Rather than include a chef interview this week, let me suggest that you visit the restaurant’s website and click “blogs.” You’ll find videotapes of diving for urchins, fishing for bass, and hunting great white whales, along with vast amounts of owner Dennis’s prose, from which you can learn everything you want to know about Sea Rocket, sustainable seafood, the difficulties of opening a restaurant, and more.

Sea Rocket Bistro
*** (Good to Very Good)
3382 30th Street (Upas Street), North Park, 619-255-7049, searocketbistro.com
HOURS: Open daily from 5:30 p.m. “until everyone’s fed” (about 10:00 p.m. weeknights, 11:00-ish on weekends).
PRICES: Soups and salads, $4–$12; seafood starters, $9–$13; entrées, $14–$22; desserts, $7; locally baked bread, $1.50.
CUISINE AND BEVERAGES: Seafood — local and unendangered — with sustainably raised or organic local produce, cooked with Mediterranean influences. About 18 mainly Southern California wines, all available by glass or bottle; 16 bottled craft beers, plus others on draft. $10 wine-corkage fee.
PICK HITS: Sea urchin in the shell, sea urchin bisque, grilled sardines, fisherman’s stew, seared Baja scallops, any dish with Carlsbad mussels.

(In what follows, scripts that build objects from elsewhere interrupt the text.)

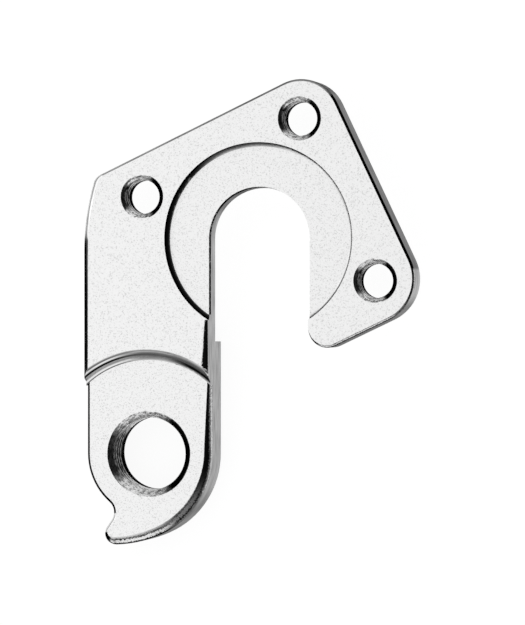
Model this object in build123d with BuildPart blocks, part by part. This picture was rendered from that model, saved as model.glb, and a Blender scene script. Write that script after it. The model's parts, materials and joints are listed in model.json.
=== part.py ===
"""Bicycle derailleur hanger.

One aluminium plate bolts flat against the outer face of the frame's dropout, with three M5
screws that come through the frame from inboard. The plate runs around the open axle slot,
and its leg reaches down and back to a thick M10 x 1 boss that carries the rear derailleur,
with a recessed seat and a stop tab for the derailleur's B-tension screw.

Frame: the origin is the axle centre on the plate's inboard face, +Z points outboard, and
+Y points up along the axle slot. Lengths are in millimetres and angles in degrees.
"""

import os
from math import cos, radians, sin, sqrt

from build123d import *

# Plate and its three frame screws
plate_thickness = 4.0
screw_square = 22.0
screw_square_turn = 25.4
screw_minor_diameter = 4.2
screw_rim_diameter = 5.45
top_margin = 4.8
outer_margin = 5.0
top_ear_radius = 5.0
front_ear_radius = 5.5
shoulder_corner_radius = 1.6
back_edge_radius = 29.0
back_edge_top = -1.3

# Axle slot and the round recess for the axle nut's washer
slot_width = 12.6
washer_recess_diameter = 23.6
washer_recess_depth = 1.0
washer_recess_corner = 0.5
slot_tip_radius = 2.3

# Broken edge of the slot at the recess floor, wider at the upper rear than at the front
slot_break = 0.04
slot_break_shift = 0.03
slot_break_depth = 0.8

# Derailleur thread, a given distance from the axle and angle behind the vertical
derailleur_reach = 30.1
derailleur_angle = 28.0
derailleur_minor_diameter = 9.0
derailleur_rim_diameter = 10.6

# Leg: recessed seat in front, boss behind, outline around the derailleur thread
seat_recess = 1.4
boss_depth = 3.5
boss_edge_round = 0.45
seat_radius = 11.6
boss_over_seat = 2.3
step_root_round = 0.5
step_crest_round = 0.75
step_slope = 70.0
shank_radius = 7.98
shank_sweep = 49.4
notch_radius = 1.63
notch_sweep = 83.9
tab_flank = 1.1
tab_radius = 1.4
sole_radius = 15.5
sole_sweep = 21.7
heel_sweep = 66.0

# Rounding of the outboard rim: how far it comes in on the face, and how deep it reaches
rim_inset = 0.28
back_rim_inset = 0.6
rim_depth = 0.45
leg_rim_depth = 1.0
leg_back_inset = 0.45
leg_tab_inset = 0.8
leg_sole_inset = 0.75
leg_heel_inset = 0.8
leg_top_inset = 0.15
rim_steps = 4

# Rounding of the neck's front edge at the seat, and the share of it left at the recess
neck_round_width = 1.3
neck_round_depth = 0.5
neck_round_start = 0.35

# How far a cutting shape runs past the face it opens
cut_clearance = 1.0

# Places that follow from the sizes
slot_half = slot_width / 2
seat_height = plate_thickness - seat_recess
cut_top = plate_thickness + cut_clearance
cut_side = cut_clearance - slot_half
derailleur_x = -derailleur_reach * sin(radians(derailleur_angle))
derailleur_y = -derailleur_reach * cos(radians(derailleur_angle))
back_edge_x = derailleur_x - shank_radius
boss_top = derailleur_y + seat_radius + boss_over_seat
neck_foot = (boss_top + derailleur_y) / 2
recess_floor = plate_thickness - washer_recess_depth
slot_break_side = slot_half + slot_break + slot_break_shift
slot_break_foot = -sqrt((washer_recess_diameter / 2 - washer_recess_corner) ** 2 - slot_break_side**2)
neck_round_top = -sqrt((washer_recess_diameter / 2) ** 2 - slot_half**2)
tab_sweep = 180 - shank_sweep + notch_sweep - sole_sweep - heel_sweep
riser_height = seat_recess - (step_root_round + step_crest_round) * (1 - cos(radians(step_slope)))
riser_length = riser_height / sin(radians(step_slope))


def turned(u: float, v: float) -> tuple[float, float]:
    """A point of the screw square's own axes, in the part's frame."""
    turn = radians(screw_square_turn)
    return u * cos(turn) - v * sin(turn), u * sin(turn) + v * cos(turn)


def rim_levels(top: float, depth: float) -> list[tuple[float, float]]:
    """Height, and share of the inset, for each level of a rounded rim below a face."""
    angles = [radians(90 * step / rim_steps) for step in range(rim_steps + 1)]
    return [(top - depth * (1 - sin(angle)), 1 - cos(angle)) for angle in angles]


def plate_profile(height: float, share: float) -> Sketch:
    """Plate outline: a square turned with the screws, a neck below it and the open slot."""
    inset = rim_inset * share
    edge_x = back_edge_x + back_rim_inset * share
    screw_line = screw_square / 2
    right_u = screw_line + outer_margin - inset
    beyond = 2 * right_u
    top_v = screw_line + top_margin - inset
    low_v = -screw_line - outer_margin + inset
    tip_y = (low_v + slot_half * sin(radians(screw_square_turn))) / cos(radians(screw_square_turn))
    with BuildSketch(Plane.XY.offset(height)) as profile:
        with Locations(turned((right_u - beyond) / 2, (top_v + low_v) / 2)):
            Rectangle(right_u + beyond, top_v - low_v, rotation=screw_square_turn)
        with Locations((edge_x, 0)):
            Rectangle(-slot_half - edge_x, -neck_foot, align=(Align.MIN, Align.MAX))
        with BuildLine():
            back_edge = Line((edge_x, neck_foot), (edge_x, back_edge_top))
            brow = JernArc(back_edge @ 1, back_edge % 1, back_edge_radius, -45)
            above = ((brow @ 1).X, beyond)
            Polyline(brow @ 1, above, (beyond, beyond), (beyond, neck_foot), back_edge @ 0)
        make_face(mode=Mode.INTERSECT)
        with Locations((0, 0)):
            Circle(slot_half, mode=Mode.SUBTRACT)
            Rectangle(slot_width, -2 * neck_foot, align=(Align.CENTER, Align.MAX), mode=Mode.SUBTRACT)
        for corner, radius in (
            (turned(right_u, top_v), top_ear_radius - inset),
            (turned(right_u, low_v), front_ear_radius - inset),
            (turned(-right_u, top_v), shoulder_corner_radius),
            ((slot_half, tip_y), slot_tip_radius),
        ):
            fillet(profile.vertices().sort_by_distance(corner)[0], radius)
    return profile.sketch


def leg_profile(height: float, share: float) -> Sketch:
    """Leg outline: down the back, around the notch, stop tab and sole, and up the front."""
    edge_x = back_edge_x + leg_back_inset * share
    front_x = -slot_half - leg_heel_inset * share
    with BuildSketch(Plane.XY.offset(height)) as profile:
        with BuildLine():
            back = Line((edge_x, boss_top), (edge_x, derailleur_y))
            shank = JernArc(back @ 1, back % 1, shank_radius - leg_back_inset * share, shank_sweep)
            notch = JernArc(shank @ 1, shank % 1, notch_radius + leg_back_inset * share, -notch_sweep)
            flank = Line(notch @ 1, (notch @ 1) + (notch % 1) * tab_flank)
            tab = JernArc(flank @ 1, flank % 1, tab_radius - leg_tab_inset * share, tab_sweep)
            sole = JernArc(tab @ 1, tab % 1, sole_radius - leg_sole_inset * share, sole_sweep)
            heel_radius = (front_x - (sole @ 1).X) / (1 - cos(radians(heel_sweep)))
            heel = JernArc(sole @ 1, sole % 1, heel_radius, heel_sweep)
            Polyline(heel @ 1, (-slot_half - leg_top_inset * share, boss_top), back @ 0)
        make_face()
    return profile.sketch


# Plate, rounded over at its outboard rim
with BuildPart() as plate:
    add(plate_profile(0, 0))
    for level_height, level_share in rim_levels(plate_thickness, rim_depth):
        add(plate_profile(level_height, level_share))
    loft(ruled=True)

# Leg from the back of the boss to the seat, with a rounder rim at the heel and sole
with BuildPart() as leg:
    add(leg_profile(-boss_depth, 0))
    for level_height, level_share in rim_levels(seat_height, leg_rim_depth):
        add(leg_profile(level_height, level_share))
    loft(ruled=True)
    fillet(leg.faces().sort_by(Axis.Z)[0].edges(), boss_edge_round)

# Space in front of the seat, with a rounded crest and root where it meets the plate
with BuildPart() as seat_relief:
    with BuildSketch(Plane((derailleur_x, derailleur_y, 0), x_dir=(1, 0, 0), z_dir=(0, -1, 0))):
        with BuildLine():
            floor_line = Line((0, seat_height), (seat_radius, seat_height))
            root = JernArc(floor_line @ 1, (1, 0), step_root_round, step_slope)
            riser = Line(root @ 1, (root @ 1) + (root % 1) * riser_length)
            crest = JernArc(riser @ 1, riser % 1, step_crest_round, -step_slope)
            Polyline(crest @ 1, (crest @ 1) + (0, cut_clearance), (0, cut_top), floor_line @ 0)
        make_face()
    revolve(axis=Axis((derailleur_x, derailleur_y, 0), (0, 0, 1)))

# Round recess that the axle nut's washer seats in
with BuildPart() as washer_recess:
    with Locations((0, 0, plate_thickness)):
        Cylinder(washer_recess_diameter / 2, 2 * washer_recess_depth)
    fillet(washer_recess.edges().group_by(Axis.Z)[0], washer_recess_corner)

# Steep bevel that breaks the slot's edge, from its foot on the slot wall (share 0) up to the
# recess floor (share 1), and cut a share further at both ends
with BuildPart() as slot_bevel:
    for share in (-1, 2):
        shift = slot_break_shift * share
        half = slot_half + slot_break * share
        with BuildSketch(Plane((-shift, shift, recess_floor + (share - 1) * slot_break_depth))):
            Circle(half)
            Rectangle(2 * half, shift - slot_break_foot, align=(Align.CENTER, Align.MAX))
    loft(ruled=True)

# Rounding of the neck's front edge, growing from the recess down to the seat
with BuildPart() as neck_rounding:
    for section_y, share in ((neck_round_top, neck_round_start), (neck_foot, 1)):
        with BuildSketch(Plane((0, section_y, 0), x_dir=(1, 0, 0), z_dir=(0, -1, 0))):
            with BuildLine():
                inner = (-slot_half - neck_round_width * share, plate_thickness)
                lower = (-slot_half, plate_thickness - neck_round_depth * share)
                Bezier(inner, (-slot_half, plate_thickness), lower)
                Polyline(lower, (cut_side, lower[1]), (cut_side, cut_top), (inner[0], cut_top), inner)
            make_face()
    loft(ruled=True)

# Hanger: plate and leg as one forging, then its seat, recess and threaded holes
with BuildPart() as hanger:
    add(plate.part)
    with Locations((derailleur_x, derailleur_y, 0)):
        Cylinder(seat_radius, 2 * cut_top, mode=Mode.SUBTRACT)
    add(seat_relief.part, mode=Mode.SUBTRACT)
    add(neck_rounding.part, mode=Mode.SUBTRACT)
    add(leg.part)
    add(washer_recess.part, mode=Mode.SUBTRACT)
    add(slot_bevel.part, mode=Mode.SUBTRACT)
    screw_points = [turned(*point) for point in (
        (-screw_square / 2, screw_square / 2),
        (screw_square / 2, screw_square / 2),
        (screw_square / 2, -screw_square / 2),
    )]
    for points, minor, rim, front, back in (
        (screw_points, screw_minor_diameter, screw_rim_diameter, plate_thickness, 0),
        ([(derailleur_x, derailleur_y)], derailleur_minor_diameter, derailleur_rim_diameter,
         seat_height, -boss_depth),
    ):
        for x, y in points:
            with Locations((x, y, front)):
                CounterSinkHole(minor / 2, rim / 2, counter_sink_angle=90)
            with Locations(Location((x, y, back), (180, 0, 0))):
                CounterSinkHole(minor / 2, rim / 2, counter_sink_angle=90)

hanger.part.label = "hanger"
os.makedirs("parts", exist_ok=True)
export_step(hanger.part, "parts/hanger.step")
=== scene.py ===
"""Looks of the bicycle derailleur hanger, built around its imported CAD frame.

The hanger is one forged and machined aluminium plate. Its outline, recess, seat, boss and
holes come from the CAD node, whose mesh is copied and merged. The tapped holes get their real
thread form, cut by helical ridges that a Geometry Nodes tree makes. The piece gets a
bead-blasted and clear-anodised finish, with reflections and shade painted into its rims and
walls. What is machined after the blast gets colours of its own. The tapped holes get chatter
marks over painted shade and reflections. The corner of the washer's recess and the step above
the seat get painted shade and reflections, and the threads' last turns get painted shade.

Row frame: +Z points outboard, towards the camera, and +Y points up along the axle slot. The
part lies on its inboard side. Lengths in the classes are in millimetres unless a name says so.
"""

import json
import logging
import math
from collections.abc import Mapping, Sequence
from dataclasses import dataclass, field
from enum import Enum

import bmesh
import bpy
from mathutils import Matrix, Vector

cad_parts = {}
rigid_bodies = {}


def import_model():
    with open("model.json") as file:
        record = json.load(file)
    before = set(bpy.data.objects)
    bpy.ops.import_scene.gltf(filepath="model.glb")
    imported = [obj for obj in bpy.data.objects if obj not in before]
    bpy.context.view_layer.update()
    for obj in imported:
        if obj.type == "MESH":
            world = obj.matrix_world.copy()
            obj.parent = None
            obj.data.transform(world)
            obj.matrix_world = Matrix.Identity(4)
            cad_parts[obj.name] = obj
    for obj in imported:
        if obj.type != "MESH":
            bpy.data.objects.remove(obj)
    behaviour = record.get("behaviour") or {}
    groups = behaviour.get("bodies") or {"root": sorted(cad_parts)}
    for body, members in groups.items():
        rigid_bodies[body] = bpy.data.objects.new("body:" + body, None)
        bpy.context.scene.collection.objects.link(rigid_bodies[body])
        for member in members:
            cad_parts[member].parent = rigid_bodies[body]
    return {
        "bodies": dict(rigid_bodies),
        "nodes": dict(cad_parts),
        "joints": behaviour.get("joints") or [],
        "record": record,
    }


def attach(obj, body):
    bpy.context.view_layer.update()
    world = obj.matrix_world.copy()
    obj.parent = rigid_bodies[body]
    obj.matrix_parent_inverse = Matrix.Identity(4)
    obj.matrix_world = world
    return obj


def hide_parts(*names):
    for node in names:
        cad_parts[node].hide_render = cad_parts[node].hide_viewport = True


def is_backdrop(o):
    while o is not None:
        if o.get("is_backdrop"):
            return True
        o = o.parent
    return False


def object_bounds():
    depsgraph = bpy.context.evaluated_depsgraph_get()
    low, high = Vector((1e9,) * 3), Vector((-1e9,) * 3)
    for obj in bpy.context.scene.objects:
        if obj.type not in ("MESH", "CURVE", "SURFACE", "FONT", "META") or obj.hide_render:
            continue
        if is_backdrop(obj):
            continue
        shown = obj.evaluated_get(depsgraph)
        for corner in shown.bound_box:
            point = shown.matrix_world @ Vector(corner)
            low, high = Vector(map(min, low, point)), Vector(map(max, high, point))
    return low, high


MM = 0.001
NODE = "hanger"
BODY = "root"
# Name of the layer in which Blender keeps how strongly a face leads the shading, and the
# value of a strong one
STRENGTH_LAYER = "__mod_weightednormals_faceweight"
STRONG = 16384

log = logging.getLogger("hanger")


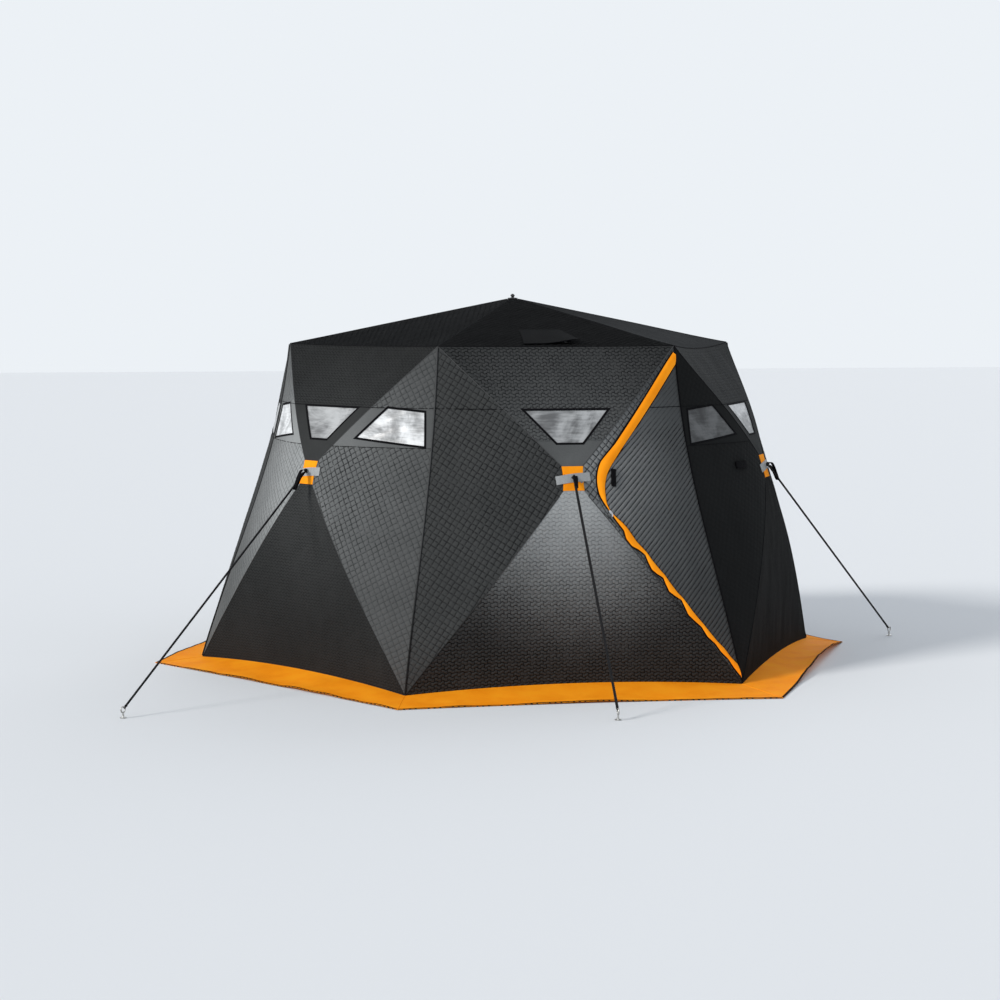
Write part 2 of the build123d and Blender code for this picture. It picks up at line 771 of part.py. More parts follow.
def anchor(wall):
    """The part of a screwed ice anchor that stands above the ice: flange, shank and ring."""
    ring_centre = anchor_ring_centre(wall)
    pull = knot_centre(wall) - ring_centre
    ring_plane = Plane(origin=ring_centre, x_dir=pull, z_dir=up.cross(pull))
    outline = RegularPolygon(anchor_ring_radius + anchor_ring_bar, bar_sides, False, rotation=ring_turn)
    opening = RegularPolygon(anchor_ring_radius - anchor_ring_bar, bar_sides, False, rotation=ring_turn)
    ring = ring_plane * extrude(outline - opening, amount=anchor_ring_bar, both=True)
    foot = Pos(ring_centre.X, ring_centre.Y, 0)
    shank = foot * bar(anchor_shank_radius, ring_centre.Z - anchor_ring_radius)
    flange = foot * bar(anchor_flange_radius, anchor_flange_thickness, disc_sides)
    return ring + shank + flange


def guy_rope(wall):
    """A taut rope from a hub's knot to a small knot at its anchor's ring."""
    ring_centre = anchor_ring_centre(wall)
    start = knot_centre(wall)
    pull = (start - ring_centre).normalized()
    knot = ring_centre + pull * (anchor_ring_radius + anchor_ring_bar + rope_knot_radius + seat_gap)
    room = Rot(0, 0, side_turn * wall_names.index(wall)) * knot_room
    return rod(knot, start, rope_radius) - room + Plane(origin=knot, z_dir=pull) * knob(rope_knot_radius)


for number, name in enumerate(wall_names):
    glazed = name in walls_with_side_windows
    if name == "front":
        side_panels = [left_panel, door_surround]
    elif glazed:
        side_panels = [glazed_left_panel, glazed_right_panel]
    else:
        side_panels = [left_panel, right_panel]
    panels = [top_panel, bottom_panel] + side_panels
    windows = sheets if glazed else sheets[:1]
    turn = Rot(0, 0, side_turn * number)
    save([turn * panel for panel in panels], name + "_wall")
    save([turn * window for window in windows], name + "_windows")
    save([turn * solid for solid in wall_poles], name + "_poles")

save([door_flap], "door_flap")
save([zip_band], "door_zip_band")
save([zip_slider], "door_zip_slider")
save([tie_tab], "door_tie_tab")
save(around(tie_pad, [1]), "door_tie_pad")
save(around(corner_welt), "corner_welts")
save([front_roof_side] + around(roof_side, range(1, side_count)), "roof_canopy")
save([vent_flap, vent_gusset], "roof_vent_flap")
save([vent_screen], "roof_vent_screen")
save([peak_cap], "roof_peak_cap")
save([roof_hub_solid], "roof_hub")
save(around(roof_pole), "roof_poles")
save(around(wall_hub_solid), "wall_hubs")
save([copy for solid in wall_ferrules + [roof_ferrule] for copy in around(solid)], "pole_ferrules")
save(around(eave_bracket), "eave_brackets")
save(around(foot_bracket), "foot_brackets")
save(around(hub_patch), "hub_patches")
save(around(hub_strap), "hub_straps")
save(around(hub_knot), "hub_knots")
save(around(pull_loop), "hub_pull_loops")
save(around(skirt_side), "snow_skirt")
save(around(skirt_hem), "skirt_hem")
save([guy_rope(wall) for wall in anchor_places], "guy_ropes")
save([anchor(wall) for wall in anchor_places], "ice_anchors")
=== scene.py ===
# Six sided pop-up ice fishing hut. Its quilted cloth is pushed out by sprung poles that spread from hubs.
# Metres throughout, in the frame of the CAD model: origin on the ice under the peak, door in the front at -Y.
import math
import bmesh
import bpy
import numpy as np
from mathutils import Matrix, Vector, noise


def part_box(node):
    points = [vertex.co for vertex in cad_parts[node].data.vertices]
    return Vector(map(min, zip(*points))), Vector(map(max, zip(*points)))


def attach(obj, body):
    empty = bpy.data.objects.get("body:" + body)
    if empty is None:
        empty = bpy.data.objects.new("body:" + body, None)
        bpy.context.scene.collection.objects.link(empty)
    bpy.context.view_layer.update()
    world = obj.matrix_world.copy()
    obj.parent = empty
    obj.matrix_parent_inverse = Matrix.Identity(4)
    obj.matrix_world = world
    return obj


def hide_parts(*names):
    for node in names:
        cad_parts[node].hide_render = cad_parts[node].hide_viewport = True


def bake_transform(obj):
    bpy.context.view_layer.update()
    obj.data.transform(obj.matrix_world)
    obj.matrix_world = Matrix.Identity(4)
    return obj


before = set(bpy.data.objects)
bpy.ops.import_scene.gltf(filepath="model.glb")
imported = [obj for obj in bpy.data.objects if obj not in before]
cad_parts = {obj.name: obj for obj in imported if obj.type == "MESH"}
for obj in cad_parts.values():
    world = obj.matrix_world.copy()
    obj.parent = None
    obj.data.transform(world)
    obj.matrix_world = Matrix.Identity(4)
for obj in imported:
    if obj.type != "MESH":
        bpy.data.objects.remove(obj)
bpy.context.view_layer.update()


# Studio: a pale floor, a soft key lamp from the left, a weak lamp behind, and the camera where the photo
# was taken.
camera_place = (-2.943, -13.573, 2.052)
camera_turn = math.radians(11.925)
camera_pitch = math.radians(4.755)
camera_lens = 83.94

camera = bpy.data.objects.new("camera", bpy.data.cameras.new("camera"))
camera.data.lens = camera_lens
camera.data.sensor_width = 36.0
camera.location = camera_place
camera.rotation_euler = (math.pi / 2 - camera_pitch, 0.0, -camera_turn)
bpy.context.collection.objects.link(camera)
bpy.context.scene.camera = camera
bpy.context.scene.view_settings.view_transform = "Standard"


def lamp(name, toward, strength, spread, colour):
    """A broad even light from one direction."""
    light = bpy.data.lights.new(name, "SUN")
    light.energy = strength
    light.angle = math.radians(spread)
    light.color = colour
    holder = bpy.data.objects.new(name, light)
    holder.location = Vector(toward) * 8.0
    holder.rotation_euler = (-Vector(toward)).to_track_quat("-Z", "Y").to_euler()
    bpy.context.collection.objects.link(holder)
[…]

NEED TO KNOW: Half-price beers, wines, and grilled sardines at tables as well as bar during happy hour, 5:30–7:00 p.m. daily. Very noisy room. Two lacto-vegetarian entrées; two vegan salads. Many tables and chairs are bar-height, so reserve (and specify) to snag a normal-height table, if that matters. (Also, sea urchins and oysters not always available; call to check.) Small parking lot behind restaurant, access on Upas Street via narrow alley/driveway to the left of the fast-food parking lot.